>>>>>

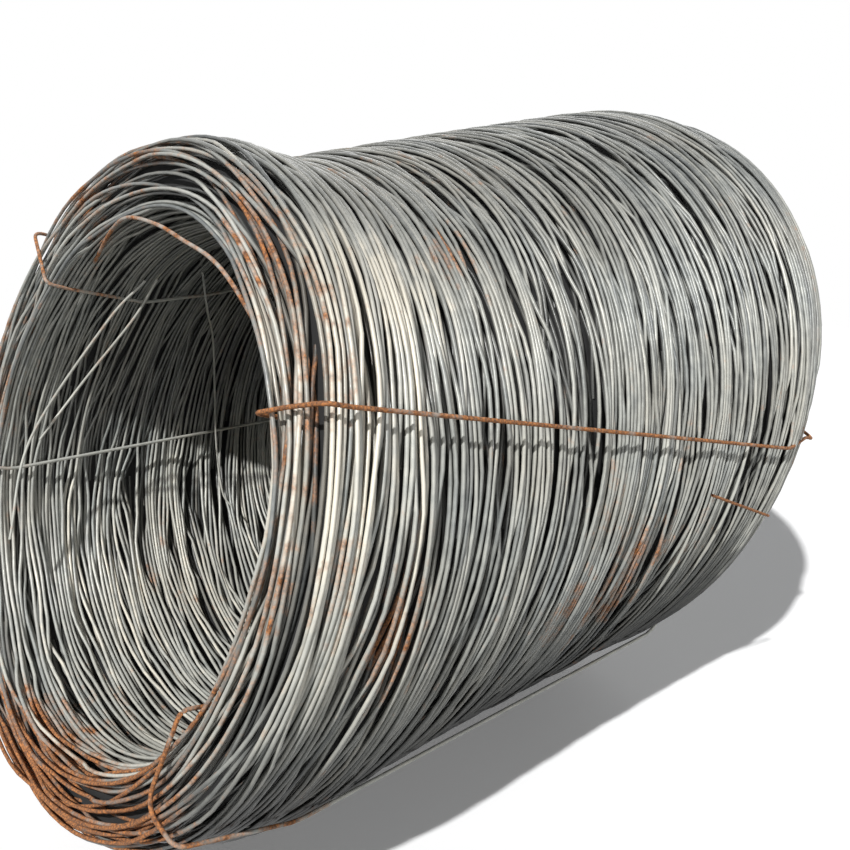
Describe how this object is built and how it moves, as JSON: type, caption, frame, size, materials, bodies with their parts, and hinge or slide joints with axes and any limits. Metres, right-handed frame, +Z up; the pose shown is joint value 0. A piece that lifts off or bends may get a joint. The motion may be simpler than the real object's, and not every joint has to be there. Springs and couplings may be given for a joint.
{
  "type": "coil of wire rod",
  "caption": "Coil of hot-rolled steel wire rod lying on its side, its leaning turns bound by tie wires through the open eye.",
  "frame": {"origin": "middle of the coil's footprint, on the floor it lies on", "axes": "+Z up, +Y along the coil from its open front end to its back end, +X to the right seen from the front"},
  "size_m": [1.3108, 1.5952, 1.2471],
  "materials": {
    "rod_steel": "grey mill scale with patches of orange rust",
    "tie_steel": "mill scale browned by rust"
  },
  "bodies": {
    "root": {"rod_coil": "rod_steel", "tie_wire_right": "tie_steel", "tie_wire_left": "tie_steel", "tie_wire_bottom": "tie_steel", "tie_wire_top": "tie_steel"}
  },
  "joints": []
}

<<<<<

### WORK REQUIRED
Write the data back out verbatim.

### RESULT OF THE EXERCISE
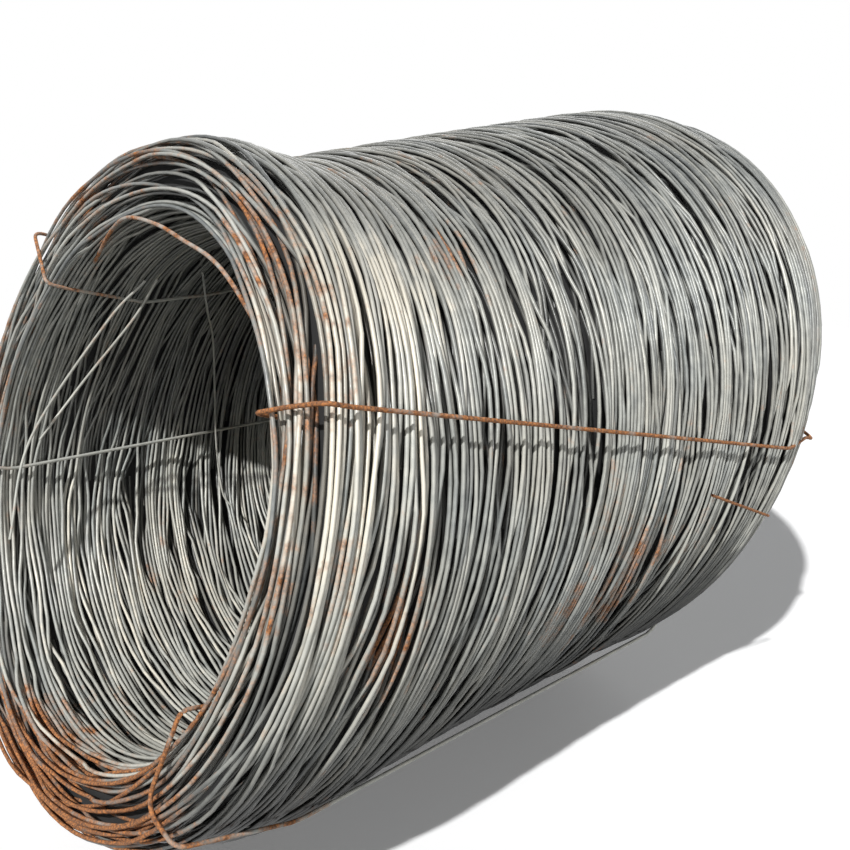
Describe how this object is built and how it moves, as JSON: type, caption, frame, size, materials, bodies with their parts, and hinge or slide joints with axes and any limits. Metres, right-handed frame, +Z up; the pose shown is joint value 0. A piece that lifts off or bends may get a joint. The motion may be simpler than the real object's, and not every joint has to be there. Springs and couplings may be given for a joint.
{
  "type": "coil of wire rod",
  "caption": "Coil of hot-rolled steel wire rod lying on its side, its leaning turns bound by tie wires through the open eye.",
  "frame": {"origin": "middle of the coil's footprint, on the floor it lies on", "axes": "+Z up, +Y along the coil from its open front end to its back end, +X to the right seen from the front"},
  "size_m": [1.3108, 1.5952, 1.2471],
  "materials": {
    "rod_steel": "grey mill scale with patches of orange rust",
    "tie_steel": "mill scale browned by rust"
  },
  "bodies": {
    "root": {"rod_coil": "rod_steel", "tie_wire_right": "tie_steel", "tie_wire_left": "tie_steel", "tie_wire_bottom": "tie_steel", "tie_wire_top": "tie_steel"}
  },
  "joints": []
}